Billy Martin's stay here was all too short, and whether he "saved" baseball in Oakland is up for debate. But from the perspective of a 13-year old, it was the time of my life, man. Were it not for a June Swoon (7-21), the A's might have made a serious run for the American League West title. As it was, they went 83-79, good for second place (14 games out of first), after finishing 13 games out of sixth place the year before. But perhaps more importantly, the A's mattered again:
They laughed when Charlie Finley hired Billy Martin. They laughed even louder when Martin said he could make the A's a winner. Funny, they're not laughing now. Martin has succeeded in turning the moribund A's around, and he deserves full credit for their rags-to-middle-class story. He has brought them respectability without a quality second baseman or shortstop and without a bullpen. In fact, his starters already have pitched 72 complete games, only five short of the 162-game-schedule record set by the 1968 Giants. Of his best reliever, Bob Lacey, Martin says, "I don't want to see him anymore."
Dan Carnevale, who does Cleveland's advance work, says, "Martin maneuvers his players and always is looking ahead. Give him nine guys and he'll fight you to the finish even if the talent is mediocre."
A mid-season three-game set with New York drew 121,364 spectators, about a third of what the A's attracted in all of 1979. And they weren't all Yankee fans either! The teams met again two months later, and this memory stands out:
As my sister Tonianne and I made our way across the BART ramp that evening, we were stopped by a ticket scalper. At first, we simply tried to skirt past him, but he was persistent and told us that the game was sold out. We didn't believe it; if that were the case, we would have seen fans, empty handed, coming toward us. The scalper pointed towards the ticket booths down below. There were no lines. That was enough to convince Tone and she forked over the cash for our tickets. But when we reached the ticket booth below, there were still seats available! So my sister purchased two more tickets- at regular price- and told me to go inside while she went to get her money back. I looked at her like she was crazy but she was serious. I offered to go with her, but she refused. So I went inside and stationed myself in the left-field bleachers so I could see her when she came in. I was thirteen at the time and I remember thinking "What do I do if she doesn't come back?" She might have been gone fifteen minutes but to me it felt like an hour. Finally I saw her and she was beaming. She told of how the scalper tried to give part of the money back, but she pointed to a couple of security guards nearby, and he relented. "You drive a hard bargain, lady", he told her. Thing is, the game eventually did sell out! With the "extra" money, Tonianne bought me a hot dog AND a Coke and we went about our business of watching Mike Norris and the A's crush the Yankees, 9-1. What a night.

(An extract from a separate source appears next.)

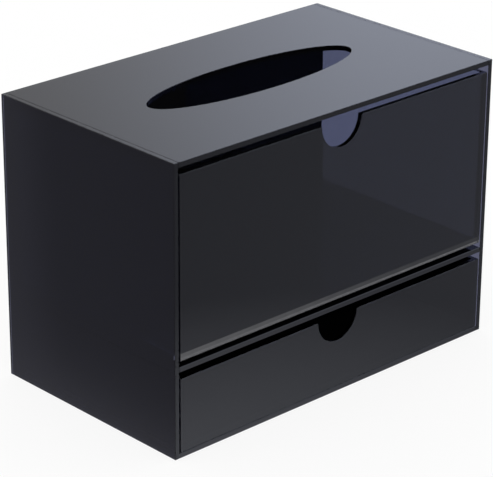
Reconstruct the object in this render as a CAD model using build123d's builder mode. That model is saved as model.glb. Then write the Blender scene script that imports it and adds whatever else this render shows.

The A's Achilles heel turned out to be the beasts from the American League East; Oakland went only 37-47 against the likes of the Yankees, Orioles, and Red Sox. But they posted a winning record against every team in their own division, including 10-3 against the Angels, who had won the division in '79, and were clearly a target of Martin's since Day One:
Billy Ball had barely started turning heads when the Angels showed up for a four-game set in April. The A's won on Friday night and Saturday, setting the stage for an improbable sweep on Sunday. A steady drizzle threatened to "rain" on our parade but the games would be played. So the only thing left to spoil matters was Dad, who on his way to church forbade me and Tonianne from going anywhere near the Coliseum. Well, my older sister had learned from her Claudell Experience in 1974, so she packed some leftover tostadas in a plastic bread bag, the fixings wrapped in aluminum foil, and headed out, with me right behind her. Having disobeyed Dad's direct orders, my 13-year old mind figured the rain would come down hard enough to cancel the action, or we would lose both games. I'm a karma kind of guy. But the A's kicked karma to the curb and the Angels' asses in the process. I swear the only fans in the bleachers that day were the Bums, my sister, and me. And when the top-of-the-ninth came, we took to celebrating the four-game sweep with chants of "First place A's! First place A's!" To which centerfielder and captain Dwayne Murphy responded with an enthusiastic "yeah" and a raised fist, as we went nuts.
I will never forget that. Nor will I ever forget that magical 1980 season.